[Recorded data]
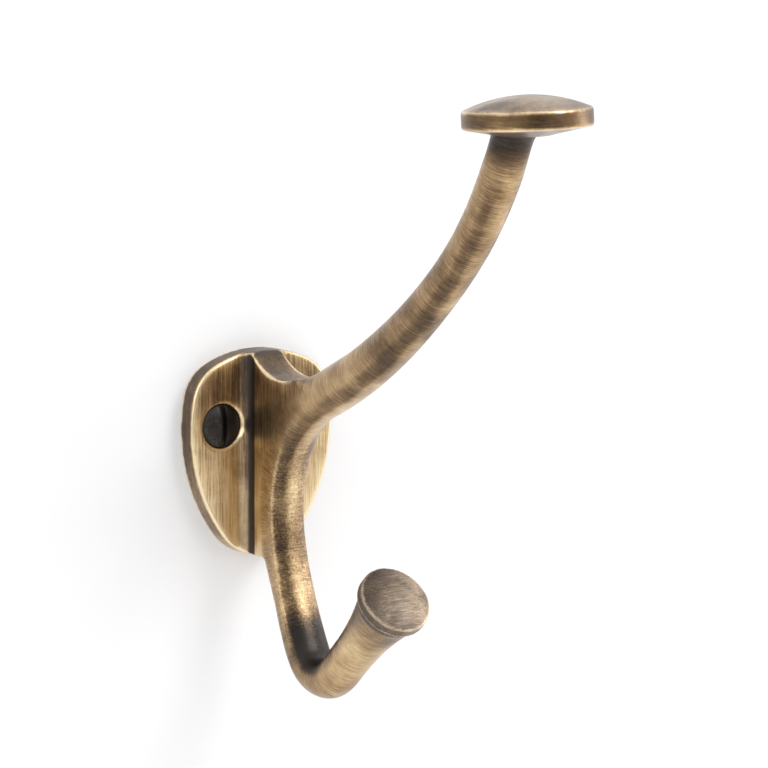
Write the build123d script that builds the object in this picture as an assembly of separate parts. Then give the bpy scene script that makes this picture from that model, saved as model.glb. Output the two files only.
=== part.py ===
"""Double wall hook: one brass casting on two raised countersunk screws, in millimetres.

Frame: the origin is on the wall, midway between the two screw holes. +Z is up, the hook
stands out along -Y, and everything mirrors about X = 0. Side profiles are drawn on SIDE,
where the first coordinate is the distance out from the wall and the second is the height.
"""

import os
from math import asin, cos, degrees, radians, sin, tan

from build123d import *

# Wall plate, an egg outline of tangent arcs from the top centre down to the toe
PLATE_THICKNESS = 4.0
PLATE_TOP = 14.2
CROWN_RADIUS = 25.0
CROWN_TURN = 25.0
SHOULDER_RADIUS = 9.0
SHOULDER_TURN = 55.0
FLANK_RADIUS = 34.0
FLANK_TURN = 48.0
PLATE_EDGE_RADIUS = 0.5

# Screw holes, one in each wing
HOLE_SPACING = 18.4
HOLE_DIAMETER = 4.8
COUNTERSINK_DIAMETER = 9.2
COUNTERSINK_ANGLE = 82.0

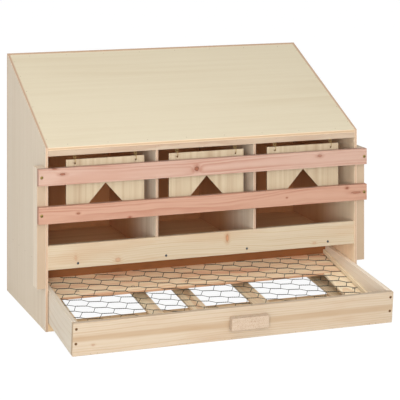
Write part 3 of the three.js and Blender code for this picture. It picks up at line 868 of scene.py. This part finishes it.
def build_floor():
    """White paper that glows only where the camera sees it, so that it takes shadows but stays bright."""
    mesh = bpy.data.meshes.new("floor")
    work = bmesh.new()
    bmesh.ops.create_grid(work, x_segments=1, y_segments=1, size=30)
    work.to_mesh(mesh)
    work.free()
    floor = bpy.data.objects.new("floor", mesh)
    bpy.context.scene.collection.objects.link(floor)
    shader = Shader("floor_look")
    paper = shader.node("ShaderNodeBsdfDiffuse", {"Color": (0.86, 0.86, 0.86, 1)})
    glow = shader.node("ShaderNodeEmission", {"Color": (1, 1, 1, 1), "Strength": BACKDROP_GLOW})
    seen = shader.node("ShaderNodeLightPath", {})
    backdrop = shader.node("ShaderNodeMixShader", {0: shader.mul(seen, BACKDROP_SHARE), 1: paper, 2: glow})
    shader.node("ShaderNodeOutputMaterial", {"Surface": backdrop})
    mesh.materials.append(shader.material)
    floor.location.z = -0.2 * MM


def build_world():
    """White to the camera, and dimmer as a light."""
    world = bpy.data.worlds.new("studio")
    bpy.context.scene.world = world
    world.use_nodes = True
    tree = world.node_tree
    tree.nodes.clear()
    output = tree.nodes.new("ShaderNodeOutputWorld")
    background = tree.nodes.new("ShaderNodeBackground")
    path = tree.nodes.new("ShaderNodeLightPath")
    strength = tree.nodes.new("ShaderNodeMapRange")
    strength.inputs[3].default_value = WORLD_LIGHT
    strength.inputs[4].default_value = 1.0
    tree.links.new(path.outputs["Is Camera Ray"], strength.inputs[0])
    tree.links.new(strength.outputs[0], background.inputs["Strength"])
    background.inputs["Color"].default_value = (1, 1, 1, 1)
    tree.links.new(background.outputs[0], output.inputs["Surface"])


def area_light(name, location, target, size, power):
    data = bpy.data.lights.new(name, "AREA")
    data.shape = "DISK"
    data.size = size
    data.energy = power
    lamp = bpy.data.objects.new(name, data)
    bpy.context.scene.collection.objects.link(lamp)
    lamp.location = location
    lamp.rotation_mode = "QUATERNION"
    lamp.rotation_quaternion = (Vector(target) - Vector(location)).to_track_quat("-Z", "Y")


def build_lights():
    centre = (0, 0, 0.3)
    area_light("key", (-1.5, -2.2, 2.9), centre, 1.6, KEY_LIGHT)
    area_light("front_fill", (0.4, -3.7, 1.7), centre, 2.0, FRONT_LIGHT)
    area_light("low_fill", (-1.8, -3.4, 0.8), centre, 1.6, LOW_LIGHT)
    area_light("left_fill", (-3.2, 0.2, 1.6), centre, 1.6, LEFT_LIGHT)


def build_camera():
    """Level camera with a shifted lens, as used for upright product pictures. The shift is on only at the
    home position, so that views from other sides stay centred."""
    data = bpy.data.cameras.new("camera")
    camera = bpy.data.objects.new("camera", data)
    bpy.context.scene.collection.objects.link(camera)
    camera.location = CAMERA_HOME
    camera.rotation_euler = (math.radians(90), 0, CAMERA_TURN)
    data.sensor_width = 36
    data.lens = CAMERA_LENS
    for path, shift in LENS_SHIFT:
        curve = data.driver_add(path)
        curve.driver.type = "SCRIPTED"
        place = curve.driver.variables.new()
        place.name = "x"
        place.type = "TRANSFORMS"
        place.targets[0].id = camera
        place.targets[0].transform_type = "LOC_X"
        place.targets[0].transform_space = "WORLD_SPACE"
        curve.driver.expression = f"{shift} if abs(x - {CAMERA_HOME.x:.6f}) < 0.0005 else 0"
    bpy.context.scene.camera = camera
    bpy.context.scene.view_settings.view_transform = "Standard"
    bpy.context.scene.view_settings.look = "None"


# ---------- the scene ----------

paint_shell()
paint_battens()
paint_perches()
paint_drawer()
paint_handle()

wire_look = metal("hanger_wire_look", srgb(176, 148, 96), 0.4, srgb(104, 82, 50), metallic=0.55)
netting_look = metal("netting_look", srgb(64, 64, 54), 0.55, srgb(38, 38, 32), metallic=0.3)
brass_look = metal("screw_brass_look", srgb(150, 130, 70), 0.4, srgb(88, 70, 34), metallic=0.75)
steel_look = metal("dark_screw_look", srgb(84, 88, 94), 0.45, srgb(52, 54, 60), metallic=0.7)
bronze_look = metal("bronze_screw_look", srgb(128, 92, 56), 0.45, srgb(78, 54, 34), metallic=0.6)
nail_look = metal("nail_look", srgb(150, 120, 84), 0.55, srgb(110, 84, 58), metallic=0.5)
# dark material for the screws' cross recesses: painted shade
recess_look = shadow_recess("recess_look")

paint_hangers(wire_look)
build_netting(netting_look)
perch_screw_recesses(brass_look, recess_look)
lip_screws(steel_look, recess_look)
drawer_screws(bronze_look, recess_look)
drawer_nails(nail_look)
case_nails(nail_look)
staples(steel_look)

build_floor()
build_world()
build_lights()
build_camera()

■ EXERCISE GOAL
Quote the listing word for word from its first line through the line in which "from build123d import *" appears.

■ EXERCISE RESULT
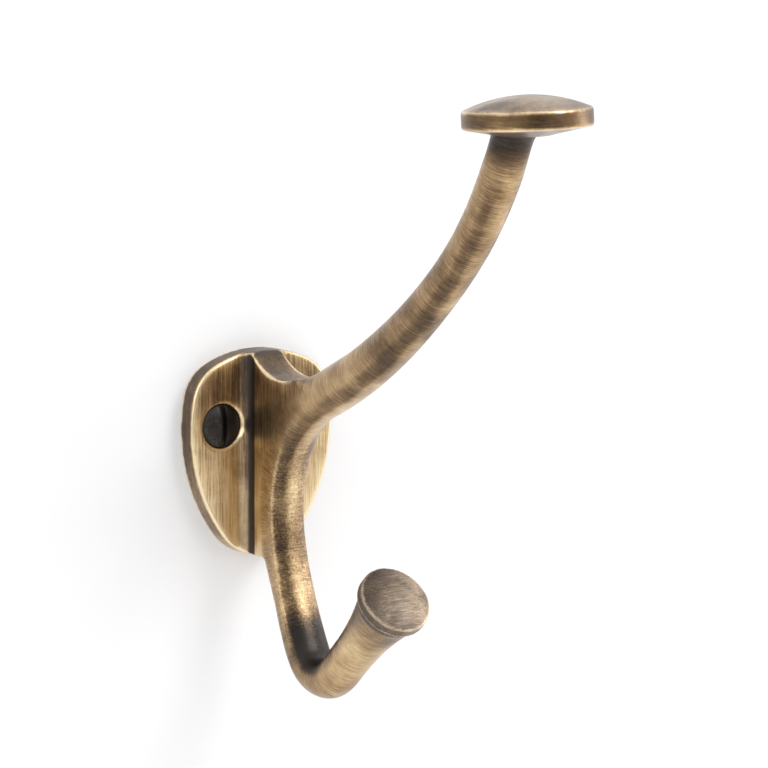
Write the build123d script that builds the object in this picture as an assembly of separate parts. Then give the bpy scene script that makes this picture from that model, saved as model.glb. Output the two files only.
=== part.py ===
"""Double wall hook: one brass casting on two raised countersunk screws, in millimetres.

Frame: the origin is on the wall, midway between the two screw holes. +Z is up, the hook
stands out along -Y, and everything mirrors about X = 0. Side profiles are drawn on SIDE,
where the first coordinate is the distance out from the wall and the second is the height.
"""

import os
from math import asin, cos, degrees, radians, sin, tan

from build123d import *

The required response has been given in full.